See "Elimination of judicial check on executive power" on Wikipedia, citing an article from 7 years ago (2006):

https://en.wikipedia.org/wiki/State_secrets_privilege#Elimin...

It seems people are just beginning to pay attention to what Greenwald has been warning us about for a long time.


Senator Ron Wyden on NSA Surveillance and Government Transparency:

http://www.rollingstone.com/politics/news/q-a-senator-ron-wy...

When Congress wrote the Foreign Intelligence Surveillance Act in 1978, I suppose they could have found some way to keep its details a secret, so that Soviet agents wouldn't know what the FBI and NSA's authorities were. But Congress made that law public, because it's a fundamental principle of democracy that laws should be public all the time, and every American should be able to find out what their government thinks the law means.

The FISA court is arguably the most bizarre court in the United States. This is the only court I know of that is structured to hear essentially one side – it comes from the government. A group of judges operating in complete secret and issuing binding rulings based solely on the government's arguments have made possible the sweeping surveillance authorities the public only found out about [recently.] What's noteworthy is there has been nobody there to argue the other side, and that is what we want to change. This court has to be reformed to include an adversarial process where arguments for greater privacy protections can be offered alongside the government's arguments for greater surveillance powers. It should have a selection process that produces a more diverse group of judges, and a process to ensure that its important rulings are made public so that American people can understand exactly what government agencies think the laws allow them to do. It was a lack of protections like these that allowed secret law to persist for so many years.

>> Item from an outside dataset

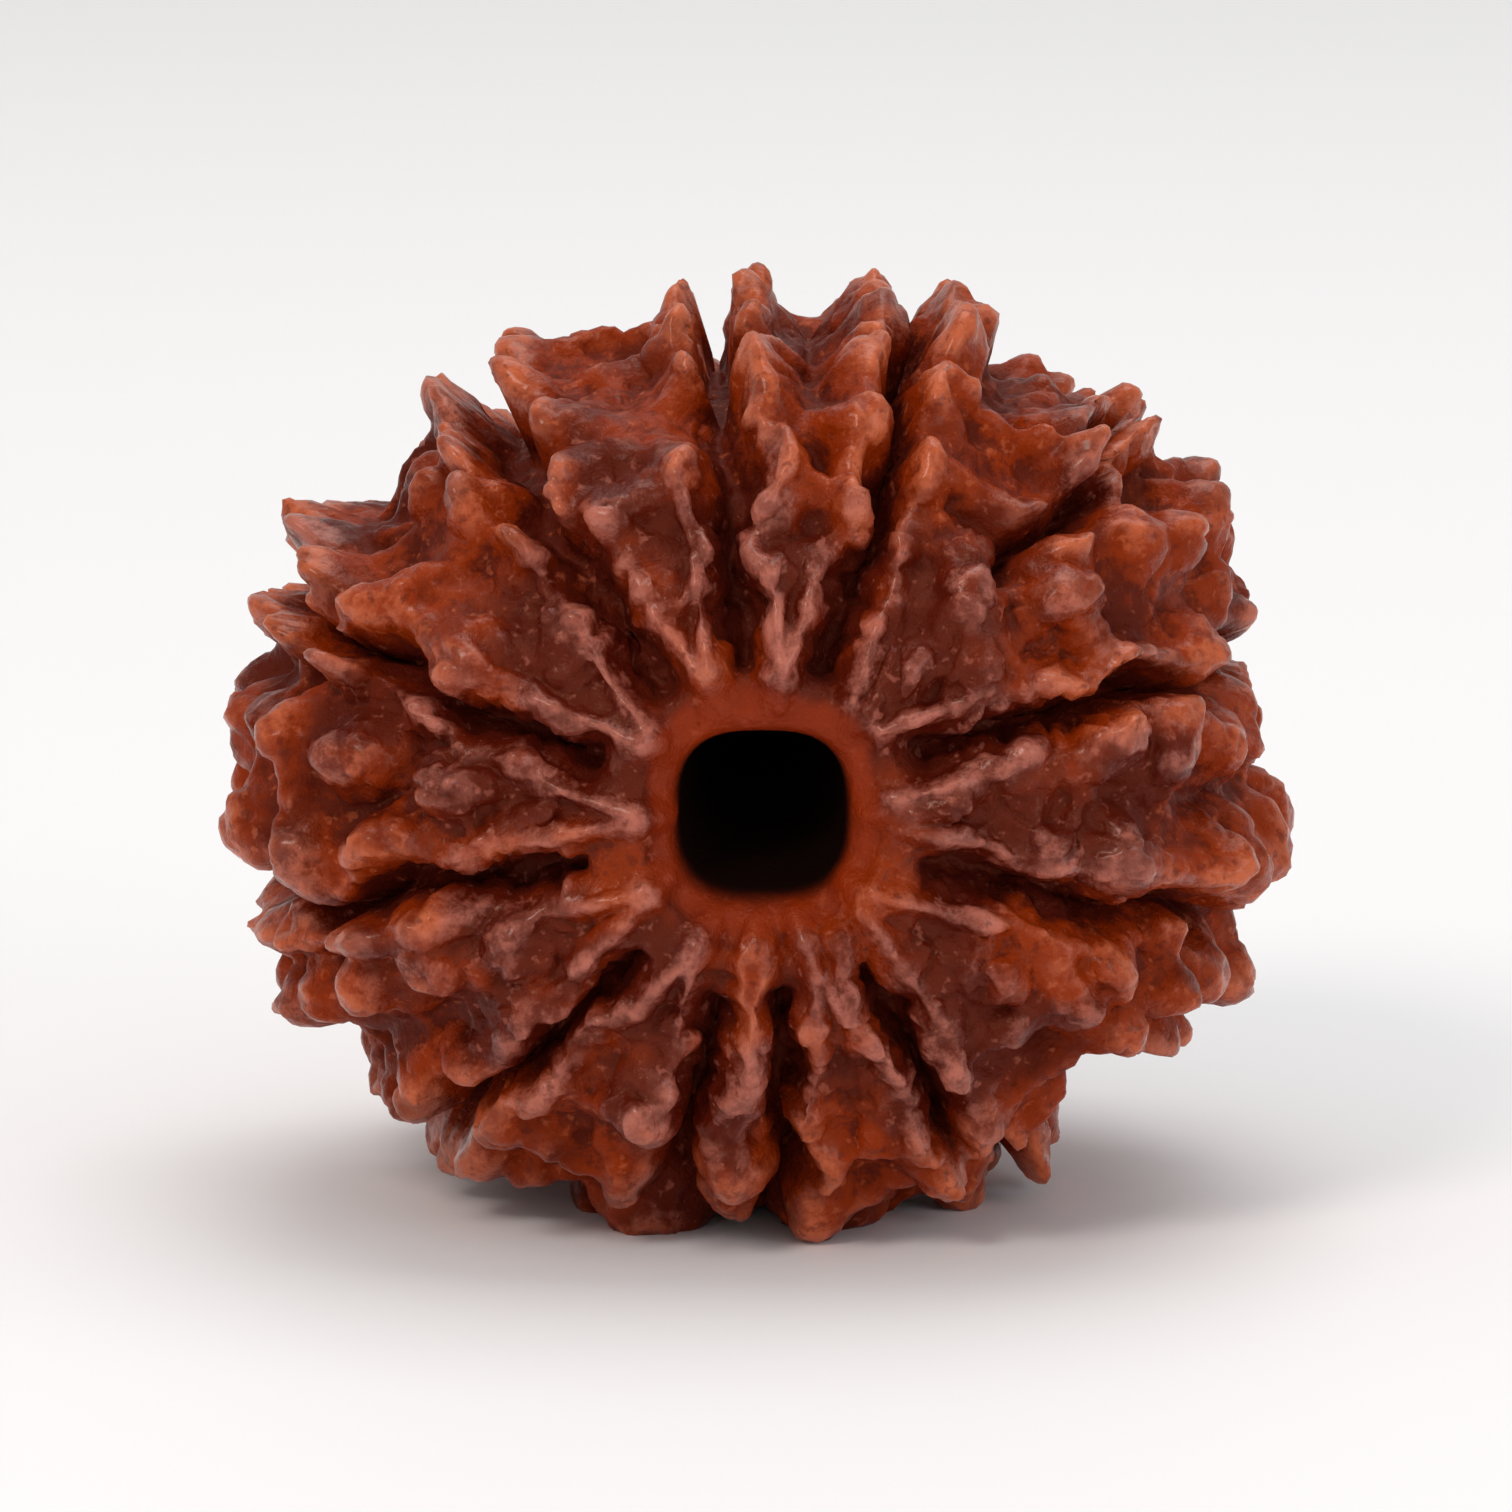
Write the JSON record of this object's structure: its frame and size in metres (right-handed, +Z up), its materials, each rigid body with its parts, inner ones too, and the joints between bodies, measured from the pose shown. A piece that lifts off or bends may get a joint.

The chief judge of the FISA Court says "ability of the FISA Courts to police spying is limited".

http://www.washingtonpost.com/politics/court-ability-to-poli...

PHOTOS of the 12 FISA Court judges. 11 of the 12 were appointed to bench by Bush or Reagan.

Only one man appoints judges to the FISA Court - Supreme Court Chief Justice Roberts.

http://www.washingtonpost.com/politics/meet-the-foreign-inte...


It's about time one of them spoke up.


"At a news conference Friday, President Obama insisted that the threat of NSA abuses was mostly theoretical:"

As are the vast majority of the "threats" we are suppose to give up our freedoms for. We live in a "what if" society.


I have a better question about that.

Was he just wrong because he just didn't know?

Or was it much worse in that he knew and was outright lying?

Because I would honestly like to really know.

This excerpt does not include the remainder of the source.